Ans ii) A share repurchase is a good new for the investors and that would reduce the number of shares outstanding and the earning per share will improve which will lead to higher return and higher share price.

Ans iii) If AMC Management is expecting a good news , the share price will increase after the good news comes out. In that case it would be able to repurchase lesser number of shares than before the good news. So for the maximum benefit of shareholders AMC should repurchase before the good news so that it can repurchase maximum number of shares and the EPS of the investors after the repurchase will be maximized.

Ans iv) The management may want to repurchase even when a bad news to come out.

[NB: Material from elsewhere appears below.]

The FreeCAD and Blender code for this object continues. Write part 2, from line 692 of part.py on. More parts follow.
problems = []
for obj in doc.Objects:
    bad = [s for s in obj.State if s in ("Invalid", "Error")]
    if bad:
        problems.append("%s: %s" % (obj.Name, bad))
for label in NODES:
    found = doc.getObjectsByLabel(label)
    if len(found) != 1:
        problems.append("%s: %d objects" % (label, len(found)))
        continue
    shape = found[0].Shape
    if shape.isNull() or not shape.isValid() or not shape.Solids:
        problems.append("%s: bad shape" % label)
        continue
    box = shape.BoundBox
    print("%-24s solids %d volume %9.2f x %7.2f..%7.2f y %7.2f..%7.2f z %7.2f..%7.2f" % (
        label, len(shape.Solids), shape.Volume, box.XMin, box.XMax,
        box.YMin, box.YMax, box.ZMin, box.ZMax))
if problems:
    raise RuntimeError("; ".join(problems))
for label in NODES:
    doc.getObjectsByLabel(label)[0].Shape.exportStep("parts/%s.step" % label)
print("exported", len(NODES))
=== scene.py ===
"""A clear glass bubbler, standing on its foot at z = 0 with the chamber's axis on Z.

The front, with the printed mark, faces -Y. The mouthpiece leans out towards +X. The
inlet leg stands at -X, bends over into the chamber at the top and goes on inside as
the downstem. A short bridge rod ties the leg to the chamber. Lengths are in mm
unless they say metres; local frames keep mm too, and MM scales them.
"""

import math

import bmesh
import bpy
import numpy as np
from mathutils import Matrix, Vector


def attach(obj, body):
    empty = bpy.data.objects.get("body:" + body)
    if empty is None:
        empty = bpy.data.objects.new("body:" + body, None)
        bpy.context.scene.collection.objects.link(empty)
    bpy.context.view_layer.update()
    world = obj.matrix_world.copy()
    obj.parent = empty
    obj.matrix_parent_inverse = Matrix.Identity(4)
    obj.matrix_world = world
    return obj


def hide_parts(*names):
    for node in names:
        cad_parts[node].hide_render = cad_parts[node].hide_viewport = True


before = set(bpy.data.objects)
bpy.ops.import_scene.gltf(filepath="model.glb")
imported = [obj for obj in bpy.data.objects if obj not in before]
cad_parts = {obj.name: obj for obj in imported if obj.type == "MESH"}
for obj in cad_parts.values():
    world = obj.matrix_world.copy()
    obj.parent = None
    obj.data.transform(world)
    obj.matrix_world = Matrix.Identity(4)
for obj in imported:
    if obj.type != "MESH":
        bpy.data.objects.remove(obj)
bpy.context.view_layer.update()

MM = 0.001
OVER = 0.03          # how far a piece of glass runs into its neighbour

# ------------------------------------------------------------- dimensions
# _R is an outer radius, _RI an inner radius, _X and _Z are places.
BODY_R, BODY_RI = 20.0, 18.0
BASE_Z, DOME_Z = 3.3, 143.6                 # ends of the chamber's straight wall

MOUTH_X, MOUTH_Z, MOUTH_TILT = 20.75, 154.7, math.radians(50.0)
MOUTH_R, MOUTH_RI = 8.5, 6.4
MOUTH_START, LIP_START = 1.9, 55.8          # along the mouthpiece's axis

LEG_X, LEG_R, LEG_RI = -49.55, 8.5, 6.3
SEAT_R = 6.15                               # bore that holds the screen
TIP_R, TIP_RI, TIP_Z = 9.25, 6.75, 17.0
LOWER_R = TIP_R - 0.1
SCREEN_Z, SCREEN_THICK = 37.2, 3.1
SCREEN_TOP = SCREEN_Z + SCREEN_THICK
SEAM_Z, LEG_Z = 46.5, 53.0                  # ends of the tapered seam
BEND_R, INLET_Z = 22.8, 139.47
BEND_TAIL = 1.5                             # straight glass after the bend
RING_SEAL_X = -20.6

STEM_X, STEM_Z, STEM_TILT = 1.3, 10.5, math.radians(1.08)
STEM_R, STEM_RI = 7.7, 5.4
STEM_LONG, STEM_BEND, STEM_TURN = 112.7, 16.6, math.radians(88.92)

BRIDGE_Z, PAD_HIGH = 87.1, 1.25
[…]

When there is a chance of a hostile take over as a result of the bad news , the promoter may want to repurchase shares from market so that the overall no of outstanding shares comes down and the holding of promoter becomes a comfortable majority which can stave off any hostile take over bid.

Ans v) An announcement of share repurchase will give the signal of higher EPS in the near future for the investors, so the share price will increase in general.

Ans vi) After the share repurchase the stock price will increase in anticipation for the higher EPS. However, if the bad news of reduction of fixed asset comes after that, the share price will decrease to absorb the possibility of lower future income and in case the good news of the increase of fixed assets comes after share repurchase, the share price will increase further in anticipation of even higher returns in future.